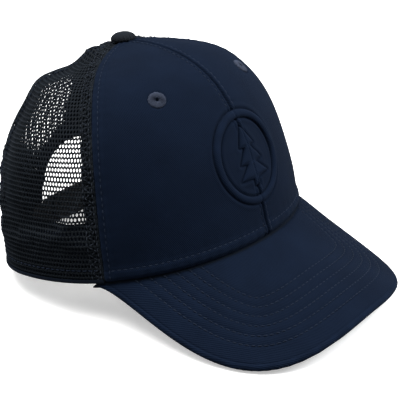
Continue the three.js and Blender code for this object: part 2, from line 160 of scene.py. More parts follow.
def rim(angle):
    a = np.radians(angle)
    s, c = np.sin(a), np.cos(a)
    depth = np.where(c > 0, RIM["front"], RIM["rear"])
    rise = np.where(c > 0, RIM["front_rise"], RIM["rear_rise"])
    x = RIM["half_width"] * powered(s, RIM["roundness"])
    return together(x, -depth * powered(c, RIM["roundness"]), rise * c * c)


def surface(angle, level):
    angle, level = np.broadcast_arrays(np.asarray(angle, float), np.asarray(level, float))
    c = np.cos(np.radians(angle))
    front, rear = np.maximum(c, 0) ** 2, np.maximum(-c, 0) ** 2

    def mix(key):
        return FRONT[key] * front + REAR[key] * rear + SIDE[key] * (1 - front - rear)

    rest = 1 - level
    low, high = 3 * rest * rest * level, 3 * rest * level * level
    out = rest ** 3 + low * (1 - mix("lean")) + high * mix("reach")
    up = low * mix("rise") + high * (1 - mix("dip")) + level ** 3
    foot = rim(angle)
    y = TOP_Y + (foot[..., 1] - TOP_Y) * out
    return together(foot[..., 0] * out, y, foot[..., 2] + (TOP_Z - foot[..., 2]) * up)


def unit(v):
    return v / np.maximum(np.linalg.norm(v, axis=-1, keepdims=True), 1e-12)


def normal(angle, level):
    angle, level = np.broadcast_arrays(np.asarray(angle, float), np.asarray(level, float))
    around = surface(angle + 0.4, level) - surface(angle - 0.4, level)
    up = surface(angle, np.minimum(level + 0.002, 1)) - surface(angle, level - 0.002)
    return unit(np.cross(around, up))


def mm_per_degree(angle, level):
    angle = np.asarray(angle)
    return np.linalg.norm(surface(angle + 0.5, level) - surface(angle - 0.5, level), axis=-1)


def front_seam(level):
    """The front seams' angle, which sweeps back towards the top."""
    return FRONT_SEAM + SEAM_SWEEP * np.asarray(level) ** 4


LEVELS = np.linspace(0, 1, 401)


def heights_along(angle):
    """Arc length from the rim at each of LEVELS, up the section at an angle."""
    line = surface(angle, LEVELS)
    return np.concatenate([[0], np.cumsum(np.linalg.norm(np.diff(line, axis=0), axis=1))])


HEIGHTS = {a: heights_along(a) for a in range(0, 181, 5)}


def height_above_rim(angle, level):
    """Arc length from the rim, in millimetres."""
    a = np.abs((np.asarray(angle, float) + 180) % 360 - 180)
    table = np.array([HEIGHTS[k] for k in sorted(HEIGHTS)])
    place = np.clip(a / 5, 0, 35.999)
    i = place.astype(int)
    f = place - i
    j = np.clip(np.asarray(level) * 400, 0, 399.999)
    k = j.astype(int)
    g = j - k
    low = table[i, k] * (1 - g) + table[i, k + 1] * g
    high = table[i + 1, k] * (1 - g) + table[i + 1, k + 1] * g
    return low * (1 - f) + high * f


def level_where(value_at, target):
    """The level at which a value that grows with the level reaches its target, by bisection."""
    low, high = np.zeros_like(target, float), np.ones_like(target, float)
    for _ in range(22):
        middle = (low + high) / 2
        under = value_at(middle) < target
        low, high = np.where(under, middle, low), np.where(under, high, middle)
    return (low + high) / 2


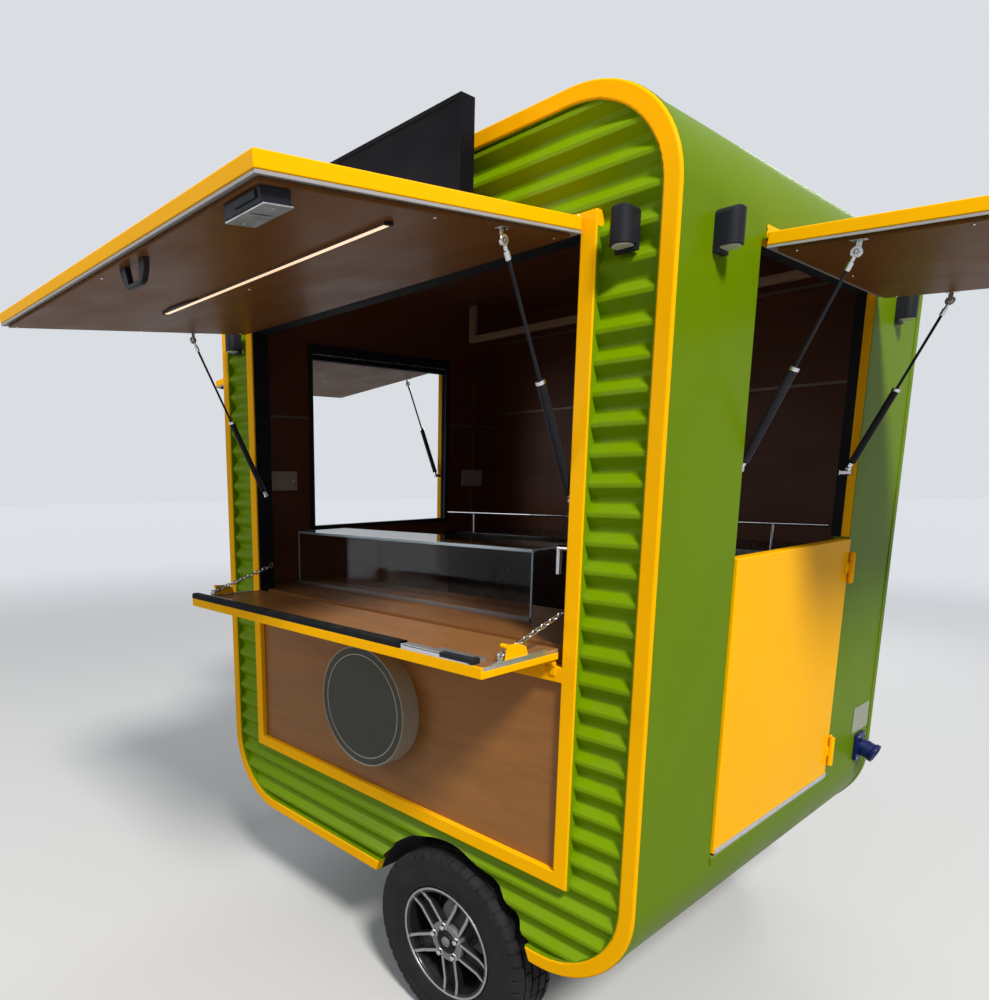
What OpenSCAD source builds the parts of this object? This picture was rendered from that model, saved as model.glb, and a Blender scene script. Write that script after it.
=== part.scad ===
◆ ◆ ◆ ◆ ◆
Copy each line exactly, from the line containing "What OpenSCAD source" down to the last line of the material, and no other lines.

What OpenSCAD source builds the parts of this object? This picture was rendered from that model, saved as model.glb, and a Blender scene script. Write that script after it.
=== part.scad ===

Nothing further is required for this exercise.